Information shown.
━━━━━━

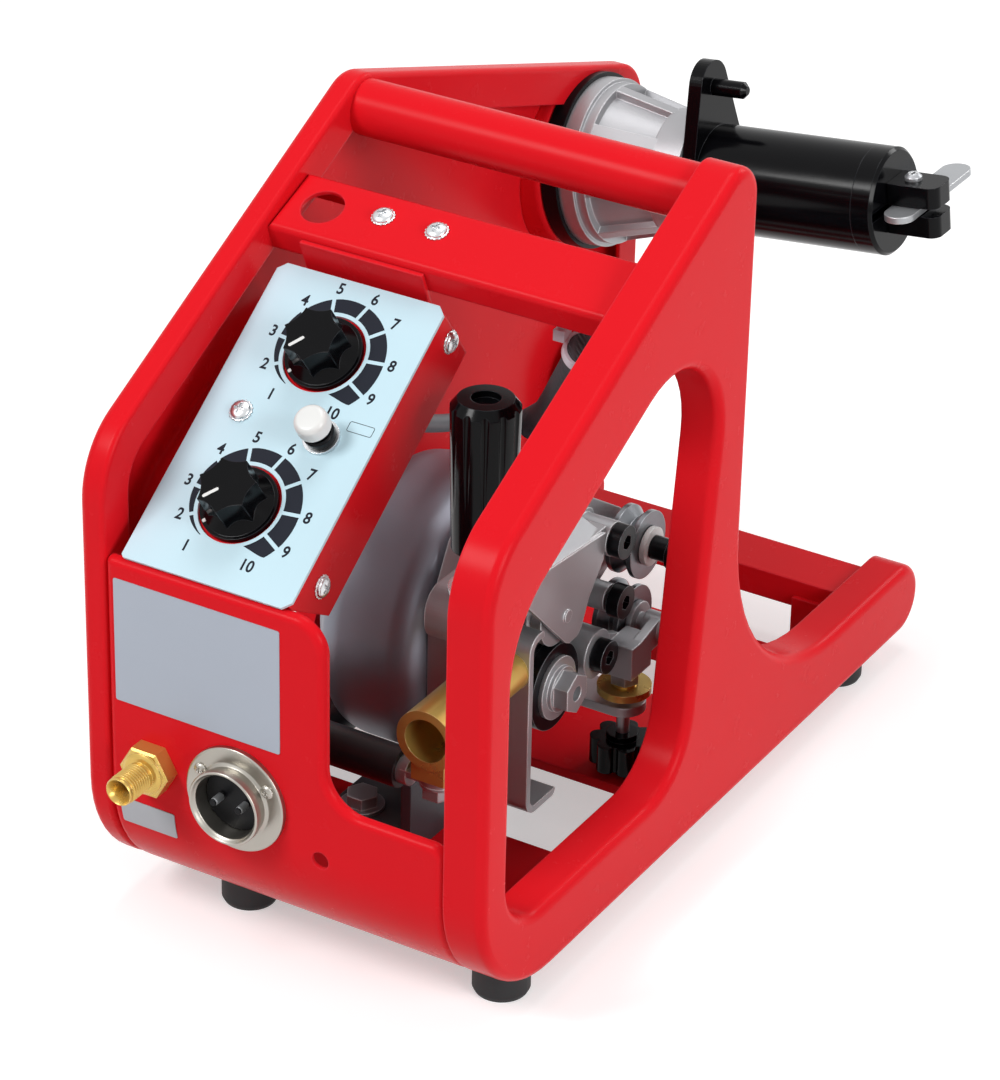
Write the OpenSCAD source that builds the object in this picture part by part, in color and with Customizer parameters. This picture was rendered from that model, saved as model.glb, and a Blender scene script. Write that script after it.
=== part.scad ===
// Portable wire feeder for a spool of welding wire: pressed frame, control box, two-roll drive and spool hub.
// +Z is up, -Y is the front with the sockets, +X is the side that the drive rollers face.
// Places are given in a working frame: X from the middle between the side frames, Y from the frames'
// front bend and Z from the floor. placed() then puts the origin at the middle of the part's underside.

/* [Side frames] */
// Width across both side frames
frame_w = 196; // [190:1:206]
// Thickness of the frame sheet
sheet = 2; // [1.5:0.1:2.2]
// Depth of the right frame's turned-in rim
right_rim = 19; // [17:0.5:21]
// Depth of the left frame's turned-in rim
left_rim = 12.5; // [11:0.5:13.5]
// Width of the left frame's return lip
lip_w = 18; // [15:1:20]
// Radius of the rounded edges of pressed sheet
edge_r = 4.5; // [3:0.5:5]
// Height of the frames' underside above the floor
foot_h = 13.3; // [11:0.5:16]
// Front of the frames
front_y = -41.5; // [-44:0.5:-40]
// Slope of the frames' top edge
slope_a = 27; // [26.5:0.1:27.5]
// Height of the top edge where Y is 0
slope_z = 247.3; // [244:0.5:252]
// Radius of the frames' upper bends at the front
bend_r = 39.5; // [34:0.5:41]
// Radius of the lower bends at the front
low_r = 57; // [52:0.5:58]
// Rear edge of the right frame's mast
mast_y = 171.5; // [170:0.5:176]
// Radius of the mast's top
apex_r = 15.5; // [15:0.5:17]
// End of the right frame's tail
tail_y = 361.8; // [358:0.5:372]
// Height of the right frame's tail
tail_h = 35.2; // [34.8:0.1:38]
// Radius between the mast and the tail
sweep_r = 100; // [80:1:104]
// Rear edge of the left frame
back_y = 405; // [404:0.5:412]
// Height of the left frame's rear top corner
back_z = 242.5; // [241:0.5:246]
// Fall of the left frame's top edge towards the rear
fall_a = 18.3; // [17.8:0.1:18.8]
// Diameter of the carrying handle
handle_d = 25; // [22:0.5:26]
// Diameter of a foot
foot_d = 25; // [20:1:26]

/* [Crossbeam] */
// Width of the beam's top
beam_w = 34.4; // [32:0.2:36]
// Height of the beam
beam_h = 13; // [11:0.5:14]
// Tilt of the beam
beam_a = 21.3; // [20:0.1:22]
// Front top edge of the beam, Y
beam_y = 79; // [79:0.5:81]
// Front top edge of the beam, Z
beam_z = 283.5; // [282:0.5:284]

/* [Front panel] */
// Height of the panel's top edge
panel_top = 181; // [176:0.5:182.3]
// Right edge of the panel's tall part
panel_x = 21.7; // [19:0.1:23]
// Top of the low band at the right
band_z = 95.5; // [90:0.5:104]
// Depth of the panel's rolled edge
panel_roll = 4.5; // [3.5:0.1:4.5]

/* [Control box] */
// Width of the faceplate
plate_w = 82; // [78:0.5:84]
// Length of the faceplate along the slope
plate_l = 146.8; // [145:0.1:148]
// Slope of the faceplate
plate_a = 35.85; // [35.5:0.05:36.2]
// Left edge of the faceplate
plate_x = -78.3; // [-80:0.1:-76]
// Depth of the box behind the faceplate
box_d = 33; // [28:0.5:34]
// Thickness of the faceplate
plate_t = 1.5; // [1:0.1:2]
// Diameter of the holes round the knobs
dial_hole_d = 36.5; // [36:0.5:40]
// Diameter of a knob's skirt
skirt_d = 34; // [30:0.5:35]
// Diameter of a knob's grip
knob_d = 26; // [22:0.5:27]
// Height of a knob
knob_h = 18; // [14:0.5:22]

/* [Front fittings] */
// Diameter of the control socket's flange
socket_d = 48; // [44:0.5:50]
// Diameter of the socket's collar
collar_d = 34; // [31:0.5:35]
// Length of the socket's collar
collar_l = 11; // [8:0.5:14]
// Width across the flats of the gas fitting
gas_hex = 21; // [19:0.5:24]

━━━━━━

Exercise.
Give an exact repetition of all the material.

Worked solution.
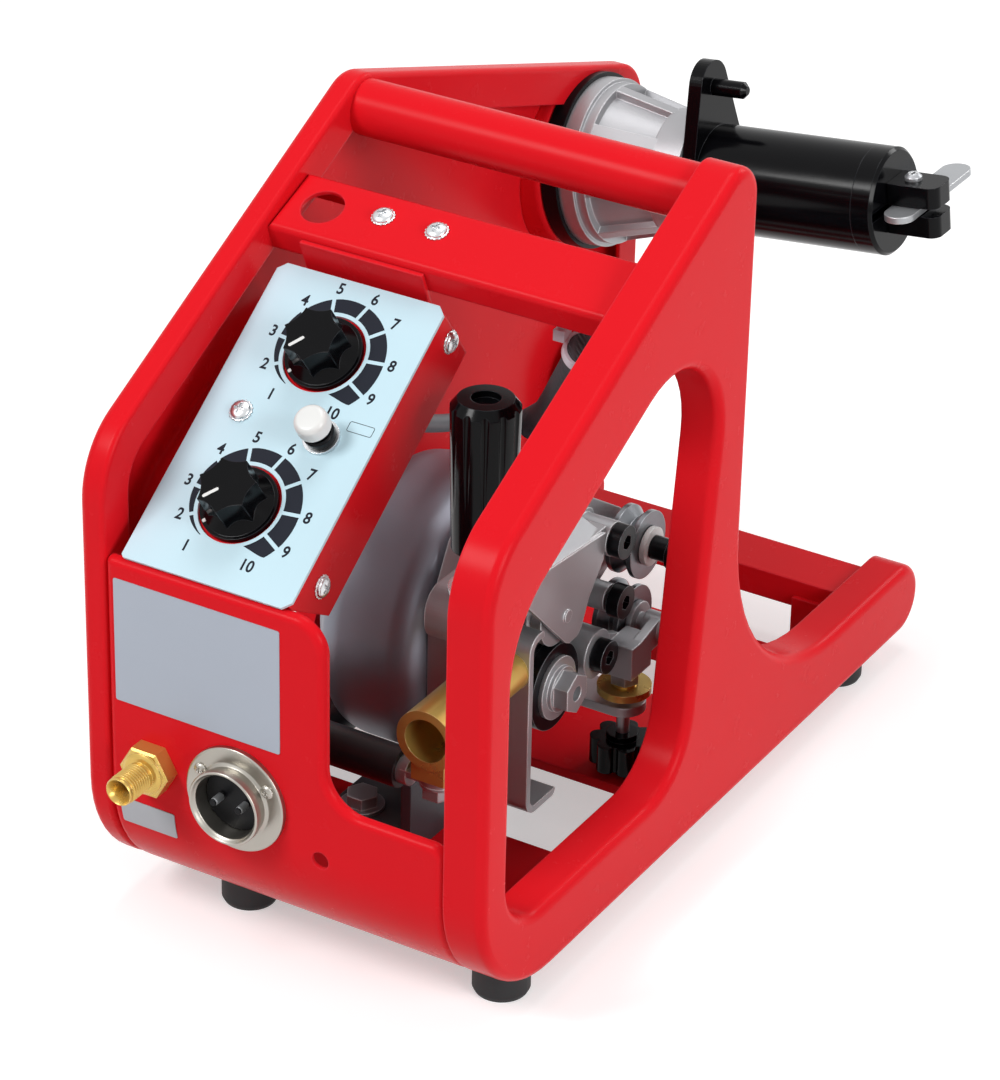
Write the OpenSCAD source that builds the object in this picture part by part, in color and with Customizer parameters. This picture was rendered from that model, saved as model.glb, and a Blender scene script. Write that script after it.
=== part.scad ===
// Portable wire feeder for a spool of welding wire: pressed frame, control box, two-roll drive and spool hub.
// +Z is up, -Y is the front with the sockets, +X is the side that the drive rollers face.
// Places are given in a working frame: X from the middle between the side frames, Y from the frames'
// front bend and Z from the floor. placed() then puts the origin at the middle of the part's underside.

/* [Side frames] */
// Width across both side frames
frame_w = 196; // [190:1:206]
// Thickness of the frame sheet
sheet = 2; // [1.5:0.1:2.2]
// Depth of the right frame's turned-in rim
right_rim = 19; // [17:0.5:21]
// Depth of the left frame's turned-in rim
left_rim = 12.5; // [11:0.5:13.5]
// Width of the left frame's return lip
lip_w = 18; // [15:1:20]
// Radius of the rounded edges of pressed sheet
edge_r = 4.5; // [3:0.5:5]
// Height of the frames' underside above the floor
foot_h = 13.3; // [11:0.5:16]
// Front of the frames
front_y = -41.5; // [-44:0.5:-40]
// Slope of the frames' top edge
slope_a = 27; // [26.5:0.1:27.5]
// Height of the top edge where Y is 0
slope_z = 247.3; // [244:0.5:252]
// Radius of the frames' upper bends at the front
bend_r = 39.5; // [34:0.5:41]
// Radius of the lower bends at the front
low_r = 57; // [52:0.5:58]
// Rear edge of the right frame's mast
mast_y = 171.5; // [170:0.5:176]
// Radius of the mast's top
apex_r = 15.5; // [15:0.5:17]
// End of the right frame's tail
tail_y = 361.8; // [358:0.5:372]
// Height of the right frame's tail
tail_h = 35.2; // [34.8:0.1:38]
// Radius between the mast and the tail
sweep_r = 100; // [80:1:104]
// Rear edge of the left frame
back_y = 405; // [404:0.5:412]
// Height of the left frame's rear top corner
back_z = 242.5; // [241:0.5:246]
// Fall of the left frame's top edge towards the rear
fall_a = 18.3; // [17.8:0.1:18.8]
// Diameter of the carrying handle
handle_d = 25; // [22:0.5:26]
// Diameter of a foot
foot_d = 25; // [20:1:26]

/* [Crossbeam] */
// Width of the beam's top
beam_w = 34.4; // [32:0.2:36]
// Height of the beam
beam_h = 13; // [11:0.5:14]
// Tilt of the beam
beam_a = 21.3; // [20:0.1:22]
// Front top edge of the beam, Y
beam_y = 79; // [79:0.5:81]
// Front top edge of the beam, Z
beam_z = 283.5; // [282:0.5:284]

/* [Front panel] */
// Height of the panel's top edge
panel_top = 181; // [176:0.5:182.3]
// Right edge of the panel's tall part
panel_x = 21.7; // [19:0.1:23]
// Top of the low band at the right
band_z = 95.5; // [90:0.5:104]
// Depth of the panel's rolled edge
panel_roll = 4.5; // [3.5:0.1:4.5]

/* [Control box] */
// Width of the faceplate
plate_w = 82; // [78:0.5:84]
// Length of the faceplate along the slope
plate_l = 146.8; // [145:0.1:148]
// Slope of the faceplate
plate_a = 35.85; // [35.5:0.05:36.2]
// Left edge of the faceplate
plate_x = -78.3; // [-80:0.1:-76]
// Depth of the box behind the faceplate
box_d = 33; // [28:0.5:34]
// Thickness of the faceplate
plate_t = 1.5; // [1:0.1:2]
// Diameter of the holes round the knobs
dial_hole_d = 36.5; // [36:0.5:40]
// Diameter of a knob's skirt
skirt_d = 34; // [30:0.5:35]
// Diameter of a knob's grip
knob_d = 26; // [22:0.5:27]
// Height of a knob
knob_h = 18; // [14:0.5:22]

/* [Front fittings] */
// Diameter of the control socket's flange
socket_d = 48; // [44:0.5:50]
// Diameter of the socket's collar
collar_d = 34; // [31:0.5:35]
// Length of the socket's collar
collar_l = 11; // [8:0.5:14]
// Width across the flats of the gas fitting
gas_hex = 21; // [19:0.5:24]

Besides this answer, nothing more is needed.